• [TASK DESCRIPTION]: Write out the listing in full, matching it word for word.
● ● ● ● ● ● ●
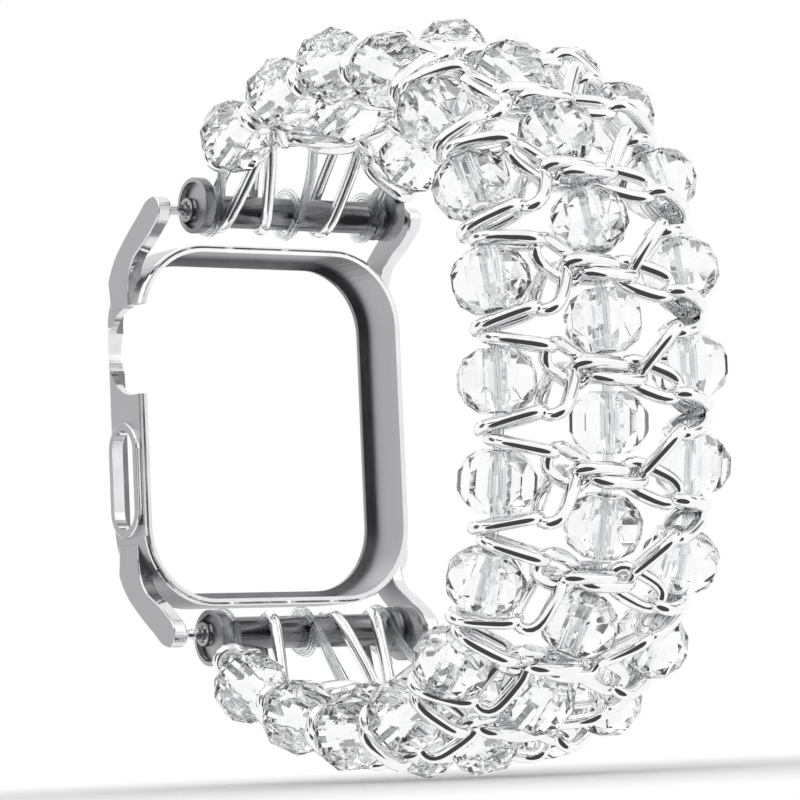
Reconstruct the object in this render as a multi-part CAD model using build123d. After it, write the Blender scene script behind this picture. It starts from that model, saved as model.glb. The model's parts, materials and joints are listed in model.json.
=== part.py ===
from build123d import *
import math
import os

# A watch band of faceted clear beads and curb chain on elastic cord, with its two end
# fittings, its spring bars and the metal case frame that it is pinned to.
# X runs along the wrist, Z from the six to the twelve o'clock end, and the wrist is on the
# -Y side of the case frame. The origin is the middle of the seat that the watch face rests
# on. All lengths are in millimetres, all angles in degrees.

os.makedirs("parts", exist_ok=True)

# Beads
bead_diameter = 8.1
bead_length = 6.25
bead_table_diameter = 4.3
bead_band_width = 2.15
bead_hole_diameter = 1.9
bead_facets = 8

# Chain links
link_length = 8.7
link_width = 4.7
link_wire = 1.08

# Layout of the band
row_pitch = 10.0
column_spacing = 12.2
bead_raise = 2.15
side_bead_step = 0.9
row_count = 14
end_run = 8.8

# Turn of the band between one row and the next, from the last row at the case frame to the
# middle of the near side; the other half of the loop is the same
row_turns = [10.0, 20.0, 22.0, 20.0, 22.0, 12.0]
middle_turn = 7.0

# Elastic cord
cord_diameter = 0.9
cord_end_gap = 0.15
cord_bend_gap = 0.6
cord_tube_gap = 0.15
cord_inset_on_tube = 0.8
cord_inset_at_disc = 0.3
wrap_step = 50.0

# End fittings
rod_sides = 16
tube_diameter = 3.6
tube_span = 22.0
flange_diameter = 6.2
flange_thickness = 1.3
flange_offset = 1.4
collar_diameter = 5.0
collar_thickness = 0.9
recess_depth = 0.6
recess_rim = 0.5
recess_margin = 0.45
fitting_tilt_top = 15.0
fitting_tilt_bottom = 20.0

# Loops that hang the band on the tubes
loop_wire = 1.0
loop_clearance = 0.2

# Spring bars
pin_sides = 12
barrel_diameter = 1.8
barrel_clearance = 0.05
barrel_inset = 0.3
pin_diameter = 1.2
pin_clearance = 0.05
pin_nose_diameter = 1.0
pin_nose_reach = 0.85
pin_shoulder_gap = 0.1
pin_hold = 4.0
pin_travel = 1.2
spring_diameter = 1.1
spring_end_gap = 0.2

# Case frame
watch_height = 38.6
watch_width = 33.3
watch_corner = 8.0
watch_clearance = 0.1
frame_wall = 0.85
frame_depth = 7.0
lip_thickness = 0.8
lip_overlap = 0.9
lip_bevel = 0.5
edge_chamfer = 0.5
lug_thickness = 1.6
lug_inset = 0.1
lug_tip_radius = 1.45
lug_hole_clearance = 0.05
lug_hole_depth = 1.1
bar_height = 23.4
bar_drop = 10.8
crown_notch_radius = 5.0
crown_height = 8.4
crown_depth = 5.25
button_length = 12.9
button_width = 6.2
button_height = -6.0
button_depth = 2.9
button_rim = 0.9
button_rim_height = 0.5
pad_height = 0.6
pad_width = 4.4
pad_depth = 3.4
overrun = 2.0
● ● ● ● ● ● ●
• [FULL OUTPUT]:
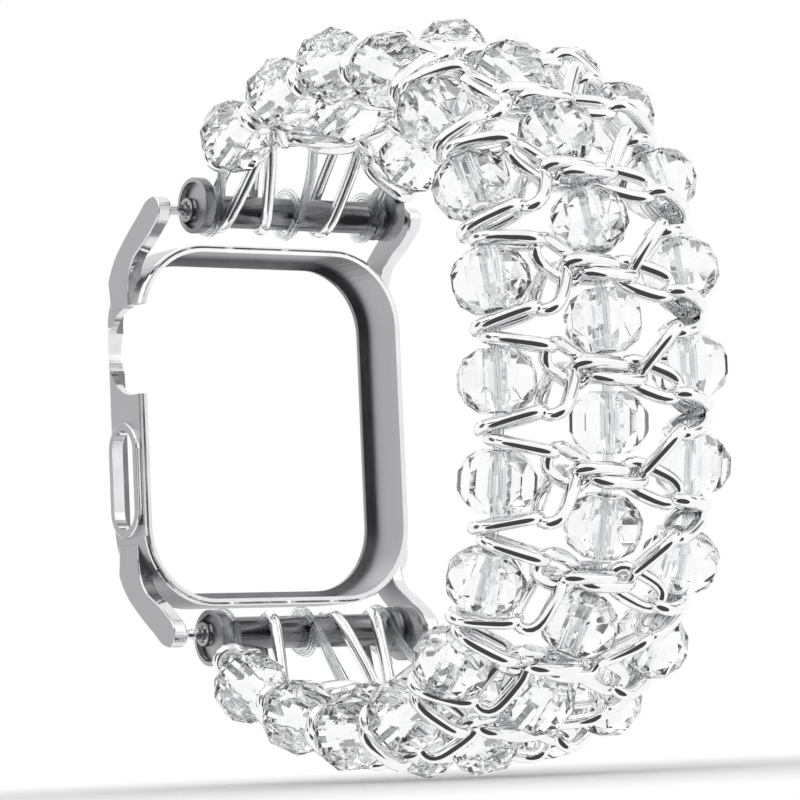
Reconstruct the object in this render as a multi-part CAD model using build123d. After it, write the Blender scene script behind this picture. It starts from that model, saved as model.glb. The model's parts, materials and joints are listed in model.json.
=== part.py ===
from build123d import *
import math
import os

# A watch band of faceted clear beads and curb chain on elastic cord, with its two end
# fittings, its spring bars and the metal case frame that it is pinned to.
# X runs along the wrist, Z from the six to the twelve o'clock end, and the wrist is on the
# -Y side of the case frame. The origin is the middle of the seat that the watch face rests
# on. All lengths are in millimetres, all angles in degrees.

os.makedirs("parts", exist_ok=True)

# Beads
bead_diameter = 8.1
bead_length = 6.25
bead_table_diameter = 4.3
bead_band_width = 2.15
bead_hole_diameter = 1.9
bead_facets = 8

# Chain links
link_length = 8.7
link_width = 4.7
link_wire = 1.08

# Layout of the band
row_pitch = 10.0
column_spacing = 12.2
bead_raise = 2.15
side_bead_step = 0.9
row_count = 14
end_run = 8.8

# Turn of the band between one row and the next, from the last row at the case frame to the
# middle of the near side; the other half of the loop is the same
row_turns = [10.0, 20.0, 22.0, 20.0, 22.0, 12.0]
middle_turn = 7.0

# Elastic cord
cord_diameter = 0.9
cord_end_gap = 0.15
cord_bend_gap = 0.6
cord_tube_gap = 0.15
cord_inset_on_tube = 0.8
cord_inset_at_disc = 0.3
wrap_step = 50.0

# End fittings
rod_sides = 16
tube_diameter = 3.6
tube_span = 22.0
flange_diameter = 6.2
flange_thickness = 1.3
flange_offset = 1.4
collar_diameter = 5.0
collar_thickness = 0.9
recess_depth = 0.6
recess_rim = 0.5
recess_margin = 0.45
fitting_tilt_top = 15.0
fitting_tilt_bottom = 20.0

# Loops that hang the band on the tubes
loop_wire = 1.0
loop_clearance = 0.2

# Spring bars
pin_sides = 12
barrel_diameter = 1.8
barrel_clearance = 0.05
barrel_inset = 0.3
pin_diameter = 1.2
pin_clearance = 0.05
pin_nose_diameter = 1.0
pin_nose_reach = 0.85
pin_shoulder_gap = 0.1
pin_hold = 4.0
pin_travel = 1.2
spring_diameter = 1.1
spring_end_gap = 0.2

# Case frame
watch_height = 38.6
watch_width = 33.3
watch_corner = 8.0
watch_clearance = 0.1
frame_wall = 0.85
frame_depth = 7.0
lip_thickness = 0.8
lip_overlap = 0.9
lip_bevel = 0.5
edge_chamfer = 0.5
lug_thickness = 1.6
lug_inset = 0.1
lug_tip_radius = 1.45
lug_hole_clearance = 0.05
lug_hole_depth = 1.1
bar_height = 23.4
bar_drop = 10.8
crown_notch_radius = 5.0
crown_height = 8.4
crown_depth = 5.25
button_length = 12.9
button_width = 6.2
button_height = -6.0
button_depth = 2.9
button_rim = 0.9
button_rim_height = 0.5
pad_height = 0.6
pad_width = 4.4
pad_depth = 3.4
overrun = 2.0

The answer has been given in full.